While we do not dispute the quoted statement, the absence of defendant from the scene of the principal offense in the instant case was not an issue at trial. Witnesses for the State testified that he was not present and as a witness for himself defendant testified that he was elsewhere at the time of the attempted armed robbery.

“The chief purposes of the charge are clarification of the issues, elimination of extraneous matters, and declaration and application of the law arising upon the evidence.” Chief Justice Stacy in State v. *266Jackson, 228 N.C. 656, 658, 46 S.E. 2d 858, 859 (1948), citing State v. Matthews, 78 N.C. 523 (1878), and State v.
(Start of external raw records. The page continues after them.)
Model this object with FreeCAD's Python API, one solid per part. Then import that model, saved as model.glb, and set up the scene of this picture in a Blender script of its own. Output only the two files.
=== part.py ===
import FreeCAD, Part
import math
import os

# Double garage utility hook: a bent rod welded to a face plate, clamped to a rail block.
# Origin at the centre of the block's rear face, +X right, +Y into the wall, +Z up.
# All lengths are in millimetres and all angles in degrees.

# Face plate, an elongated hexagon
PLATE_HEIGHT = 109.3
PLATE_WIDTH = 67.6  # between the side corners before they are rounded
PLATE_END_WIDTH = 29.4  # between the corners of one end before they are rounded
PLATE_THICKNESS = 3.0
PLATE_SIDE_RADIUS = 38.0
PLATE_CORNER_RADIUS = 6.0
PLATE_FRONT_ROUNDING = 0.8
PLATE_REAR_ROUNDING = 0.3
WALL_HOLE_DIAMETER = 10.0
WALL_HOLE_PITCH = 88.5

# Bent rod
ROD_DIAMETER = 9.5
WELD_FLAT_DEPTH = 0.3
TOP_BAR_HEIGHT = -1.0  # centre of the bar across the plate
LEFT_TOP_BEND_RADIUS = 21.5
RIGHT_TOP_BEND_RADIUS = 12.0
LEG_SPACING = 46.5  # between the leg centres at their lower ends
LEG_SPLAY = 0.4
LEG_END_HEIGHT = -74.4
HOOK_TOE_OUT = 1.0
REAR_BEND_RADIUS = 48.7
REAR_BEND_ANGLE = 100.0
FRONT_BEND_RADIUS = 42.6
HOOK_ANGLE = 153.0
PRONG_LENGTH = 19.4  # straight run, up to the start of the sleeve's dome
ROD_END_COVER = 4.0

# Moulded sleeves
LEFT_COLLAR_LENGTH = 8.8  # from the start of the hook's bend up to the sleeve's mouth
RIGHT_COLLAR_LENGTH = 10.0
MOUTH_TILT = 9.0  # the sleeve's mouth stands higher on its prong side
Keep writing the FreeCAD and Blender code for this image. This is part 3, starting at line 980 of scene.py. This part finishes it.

Dunlop, 65 N.C. 288 (1871). “Mere technical error will not entitle defendant to a new trial; it is necessary that error be material and prejudicial and amount to a denial of some substantial right.” 4 Strong’s N.C. Index 3d, Criminal Law § 167, p. 851.

While the trial court might have erred in the omission complained of, we find it inconceivable that the omission, under the evidence in this case, was material and prejudicial. The assignment of error is overruled.

In No. 76CRS20479 (felonious assault case), judgment arrested.

In Nos. 76CRS20480 and 76CRS20481 (conspiracy and accessory before the fact cases), no error.

Chief Judge BROCK and Judge MORRIS concur.